Einzigartige Innovationen an Sendungsformaten erwartet der_die Zuschauer_in in Portugal vergebens. Dieser augenscheinliche Mangel an Kreativität ist jedoch kein portugiesisches Markenzeichen. Weltweit geht der Trend Richtung Standardisierung.
Nach meinem letzten Artikel zu „Rising Star“, einem neuen Talentshow-Format, das dieses Jahr seine Laufbahn um die Welt begonnen hat, ging ich weiter auf die Pirsch nach neuen, interessanten Sendungen im portugiesischen Fernsehen.

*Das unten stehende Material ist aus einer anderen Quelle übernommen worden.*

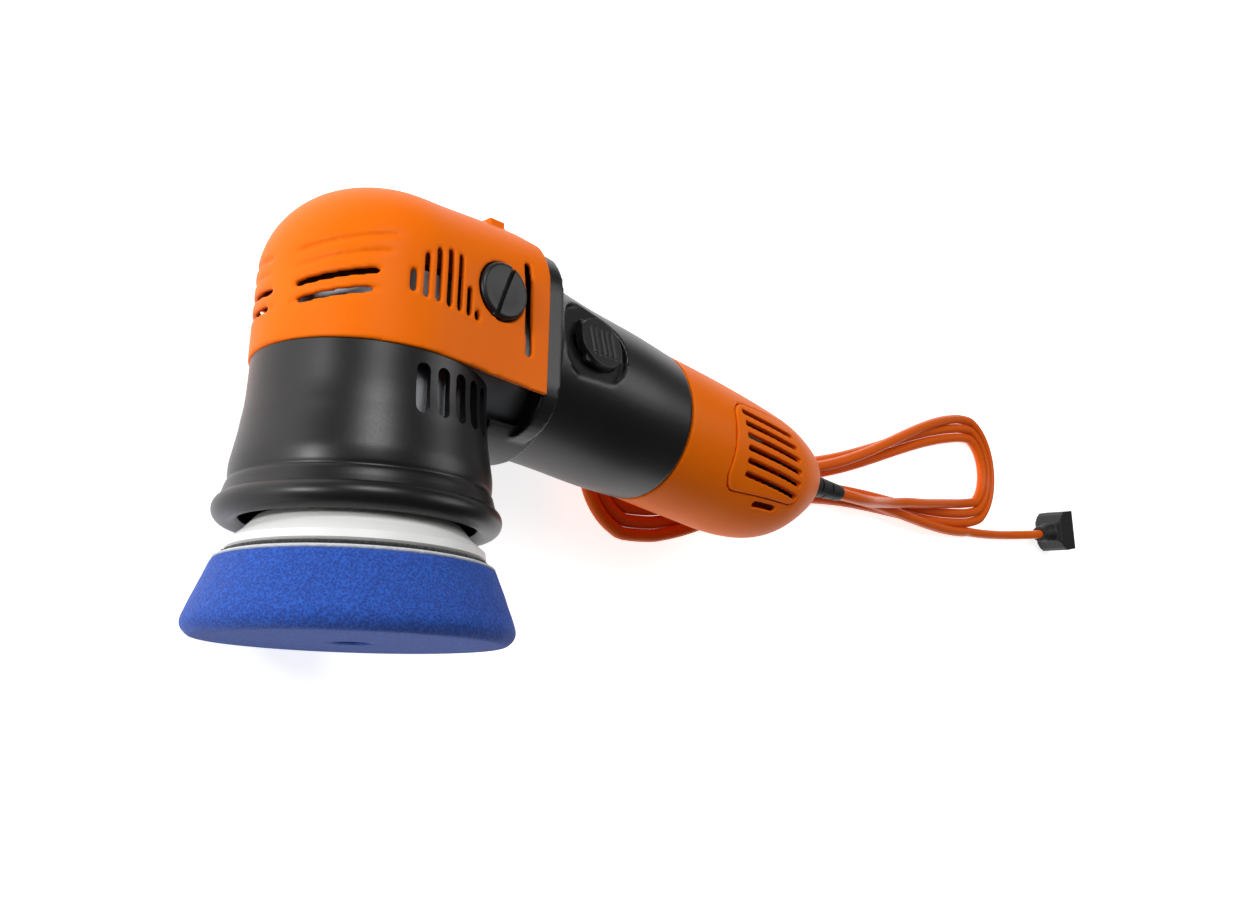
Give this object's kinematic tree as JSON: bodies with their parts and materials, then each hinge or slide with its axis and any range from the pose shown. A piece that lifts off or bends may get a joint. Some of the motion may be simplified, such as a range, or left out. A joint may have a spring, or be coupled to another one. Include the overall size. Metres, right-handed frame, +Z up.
{
  "type": "dual action polisher",
  "caption": "Hand-held dual action polisher lying on its side: round foam pad on an eccentric plate, bell shroud, vented gear head, barrel motor, slide switch and hanked mains lead.",
  "frame": {"origin": "middle of the tool without its cord, on the surface it lies on", "axes": "+X from the head to the tail, +Y from the pad face to the top of the head (turned down by the lean of the tool), +Z up, which is the left side of the tool"},
  "size_m": [1.04, 0.2818, 0.1517],
  "materials": {
    "orange_shell": "satin moulded plastic",
    "black_shell": "satin moulded plastic",
    "black_trim": "fine moulded plastic",
    "white_plate": "smooth moulded plastic",
    "foam": "open cell foam",
    "loop_cloth": "brushed loop cloth",
    "hook_cloth": "nylon hooks",
    "steel": "turned steel",
    "bearing_steel": "ground",
    "gear_steel": "hardened, oiled",
    "cast_alloy": "die cast",
    "lamination": "stacked sheet",
    "copper": "enamelled wire",
    "brush_brass": "pressed",
    "carbon": "pressed carbon",
    "green_board": "circuit board in resin",
    "cord_jacket": "smooth PVC",
    "plug_rubber": "moulded",
    "pin_metal": "nickel plated"
  },
  "bodies": {
    "tool": {"spindle_bearing_lower": "bearing_steel", "spindle_bearing_upper": "bearing_steel", "bearing_flange": "cast_alloy", "bearing_retainer": "steel", "flange_screws": "steel", "shroud": "black_shell", "shroud_screws": "steel", "gear_case": "cast_alloy", "motor_flange": "cast_alloy", "head_cover": "orange_shell", "head_cap_left": "black_trim", "head_cap_right": "black_trim", "front_bearing": "bearing_steel", "rear_bearing": "bearing_steel", "field_core": "lamination", "field_coils": "copper", "air_baffle": "black_trim", "brush_holders": "brush_brass", "brushes": "carbon", "brush_springs": "steel", "motor_housing": "black_shell", "rear_housing": "orange_shell", "tail_ring": "black_trim", "brush_cover_left": "orange_shell", "brush_cover_right": "orange_shell", "housing_screws": "steel", "switch_module": "black_trim", "speed_module": "green_board", "strain_relief": "plug_rubber", "cord_clamp": "black_trim", "cord_lead": "cord_jacket", "cord_hank": "cord_jacket", "cord_tail": "cord_jacket", "hank_tie": "black_trim", "plug_body": "plug_rubber", "plug_pins": "pin_metal"},
    "armature": {"armature_shaft": "steel", "pinion": "gear_steel", "armature_core": "lamination", "armature_windings": "copper", "commutator": "copper", "fan": "black_trim"},
    "spindle_group": {"spindle": "steel", "ring_gear": "gear_steel", "counterweight": "gear_steel", "arbor_bearing_lower": "bearing_steel", "arbor_bearing_upper": "bearing_steel"},
    "pad_group": {"arbor": "steel", "plate_bolt": "steel", "backing_plate": "white_plate", "hook_disc": "hook_cloth", "pad_loop": "loop_cloth", "foam_pad": "foam"},
    "switch": {"switch_slider": "black_trim", "switch_rod": "black_trim"},
    "dial": {"speed_dial": "black_trim"}
  },
  "joints": [
    {"name": "armature_spin", "type": "hinge", "parent": "tool", "child": "armature", "pos_m": [-0.04263, 0.04067, 0.0604], "axis": [1, 0, 0], "continuous": true},
    {"name": "spindle_spin", "type": "hinge", "parent": "tool", "child": "spindle_group", "pos_m": [-0.14263, 0.00073, 0.06263], "axis": [0, 0.9984, -0.0558], "continuous": true},
    {"name": "pad_spin", "type": "hinge", "parent": "spindle_group", "child": "pad_group", "pos_m": [-0.14638, -0.03884, 0.07135], "axis": [0, 0.9984, -0.0558], "continuous": true},
    {"name": "switch_slide", "type": "slide", "parent": "tool", "child": "switch", "axis": [-1, 0, 0], "range_m": [0, 0.006]},
    {"name": "speed_dial_turn", "type": "hinge", "parent": "tool", "child": "dial", "pos_m": [0.15737, 0.05432, 0.04164], "axis": [0, 0.5906, 0.807], "range_deg": [0, 250]}
  ],
  "couplings": [
    {"joint": "spindle_spin", "follows": "armature_spin", "ratio": 0.25}
  ]
}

Leider wurde ich nicht fündig. Die anfängliche Enttäuschung mauserte sich schnell zum Antrieb nachzubohren. Ich beschloss also, das Programm der vier größten Sender (RTP 1, RTP 2, SIC, TVI) unter die Lupe zu nehmen. Ich wollte wissen, woher die Sendungsformate kommen und ob portugiesische Sender noch selbst kreatives Fernsehen gestalten. Dafür habe ich eine Stichprobe des Fernsehprogramms eines durchschnittlichen Wochenendes (Freitag bis Sonntag) analysiert, d.h. nicht des vergangenen, da Championsleague und Europawahlen doch eine Sondersituation erzeugen. Das Ergebnis zeigt euch folgendes Diagramm.

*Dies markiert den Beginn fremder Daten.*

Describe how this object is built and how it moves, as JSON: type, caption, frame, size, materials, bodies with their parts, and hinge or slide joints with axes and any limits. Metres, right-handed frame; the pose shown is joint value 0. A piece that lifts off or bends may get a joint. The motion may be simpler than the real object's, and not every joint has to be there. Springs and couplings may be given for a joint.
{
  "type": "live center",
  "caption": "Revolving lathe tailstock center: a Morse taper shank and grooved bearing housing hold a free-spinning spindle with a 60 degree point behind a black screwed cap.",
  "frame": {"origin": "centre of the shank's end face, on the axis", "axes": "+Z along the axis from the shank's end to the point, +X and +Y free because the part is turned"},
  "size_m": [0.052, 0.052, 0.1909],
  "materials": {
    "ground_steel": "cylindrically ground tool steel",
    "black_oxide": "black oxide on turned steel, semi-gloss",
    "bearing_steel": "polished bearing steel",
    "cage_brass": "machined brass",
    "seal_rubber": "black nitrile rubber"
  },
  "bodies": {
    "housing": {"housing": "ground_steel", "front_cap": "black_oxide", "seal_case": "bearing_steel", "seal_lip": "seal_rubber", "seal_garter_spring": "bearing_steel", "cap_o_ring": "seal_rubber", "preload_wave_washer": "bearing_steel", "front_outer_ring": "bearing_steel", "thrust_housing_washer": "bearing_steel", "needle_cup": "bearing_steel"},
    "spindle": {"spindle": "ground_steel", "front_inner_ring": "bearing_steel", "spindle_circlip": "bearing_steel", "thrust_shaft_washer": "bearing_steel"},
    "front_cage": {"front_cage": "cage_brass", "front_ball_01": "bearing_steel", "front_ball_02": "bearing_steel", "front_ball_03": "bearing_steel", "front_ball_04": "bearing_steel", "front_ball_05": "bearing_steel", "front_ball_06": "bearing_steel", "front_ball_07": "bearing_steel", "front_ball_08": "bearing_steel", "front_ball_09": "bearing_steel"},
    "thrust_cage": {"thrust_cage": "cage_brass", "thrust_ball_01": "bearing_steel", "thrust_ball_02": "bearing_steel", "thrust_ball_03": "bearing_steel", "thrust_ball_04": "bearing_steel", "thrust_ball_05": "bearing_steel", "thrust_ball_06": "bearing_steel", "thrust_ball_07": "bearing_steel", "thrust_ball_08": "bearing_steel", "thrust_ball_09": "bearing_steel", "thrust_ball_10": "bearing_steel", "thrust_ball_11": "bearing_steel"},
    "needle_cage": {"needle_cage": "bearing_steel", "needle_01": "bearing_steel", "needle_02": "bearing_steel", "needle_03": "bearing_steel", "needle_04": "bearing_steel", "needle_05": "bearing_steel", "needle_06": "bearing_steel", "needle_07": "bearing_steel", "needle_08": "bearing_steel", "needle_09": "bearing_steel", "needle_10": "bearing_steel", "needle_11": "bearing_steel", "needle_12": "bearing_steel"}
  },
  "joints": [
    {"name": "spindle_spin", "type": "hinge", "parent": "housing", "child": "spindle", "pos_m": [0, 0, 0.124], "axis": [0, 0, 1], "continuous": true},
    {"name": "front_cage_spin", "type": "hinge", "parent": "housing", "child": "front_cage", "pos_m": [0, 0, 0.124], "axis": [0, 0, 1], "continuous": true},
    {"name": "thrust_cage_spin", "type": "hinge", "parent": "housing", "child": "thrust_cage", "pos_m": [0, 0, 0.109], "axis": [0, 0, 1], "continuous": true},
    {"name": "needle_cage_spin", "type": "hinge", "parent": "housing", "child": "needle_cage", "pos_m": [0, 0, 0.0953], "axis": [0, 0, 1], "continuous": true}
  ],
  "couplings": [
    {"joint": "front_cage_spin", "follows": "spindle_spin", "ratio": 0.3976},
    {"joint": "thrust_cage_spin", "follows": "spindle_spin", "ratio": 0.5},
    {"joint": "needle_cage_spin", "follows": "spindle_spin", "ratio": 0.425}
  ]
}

Demnach sind zwischen 53% (RTP 1) und 76% (RTP 2) des Programms nicht von den Sendern selbst erdacht und/oder produziert. Davon werden zwischen 23% (TVI) und 38% (RTP 2) außerhalb von Portugal eingekauft, z.B. von großen Media Groups wie Fremantle Media, Dori Media Group oder Endemol.

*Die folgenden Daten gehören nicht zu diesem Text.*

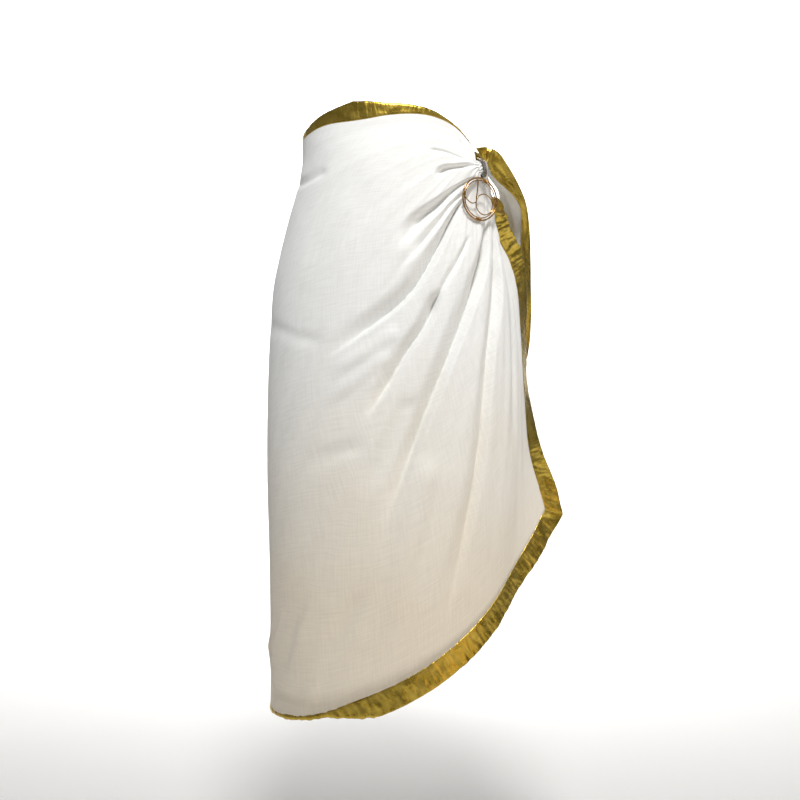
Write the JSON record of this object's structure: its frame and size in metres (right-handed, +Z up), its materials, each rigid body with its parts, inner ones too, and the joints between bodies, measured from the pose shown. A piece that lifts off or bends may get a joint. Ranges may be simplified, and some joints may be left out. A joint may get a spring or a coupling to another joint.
{
  "type": "sarong",
  "caption": "Wrap skirt of thin cloth with shiny borders, wound once round the hips and gathered at one hip through a loop that carries an openwork ring, its corner hanging behind.",
  "frame": {"origin": "middle of the waist, at the level where the cloth grips the body", "axes": "+Z up along the body, -Y to the wearer's front, +X to the wearer's left, where the cloth is gathered"},
  "size_m": [0.4443, 0.2692, 0.8788],
  "materials": {
    "voile": "matt",
    "gold_border": "metallic",
    "crystal_band": "glittering",
    "ring_wire": "polished"
  },
  "bodies": {
    "root": {"front_wrap": "voile", "back_wrap": "voile", "tail": "voile", "knot": "voile", "waist_border_front": "gold_border", "waist_border_back": "gold_border", "side_border_front": "gold_border", "side_border_back": "gold_border", "hem_border_front": "gold_border", "hem_border_back": "gold_border", "tail_border_top": "gold_border", "bail": "crystal_band", "ring": "ring_wire"}
  },
  "joints": []
}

Die Sendungen, die von portugiesischen Firmen produziert und an die Sender verkauft werden, sind zum Großteil Telenovelas und Informationsformate über portugalspezifische Themen. Dabei tauchen immer wieder Namen wie Farol de Ideias, SP Televisão, Eyeworks Spain/Portugal und Videomedia Produção auf.
Zu den Programminhalten, die von den Sendern selbst erstellt werden, zählen zum Großteil verschiedene Nachrichtenformate sowie Talk- und Unterhaltungssendungen, die einen direkten regionalen oder nationalen Bezug haben (Grandes Quadros Portugueses/RTP 1, Sociedade Civil/RTP 2, Portugal em Festa/SIC, Somos Portugal/TVI).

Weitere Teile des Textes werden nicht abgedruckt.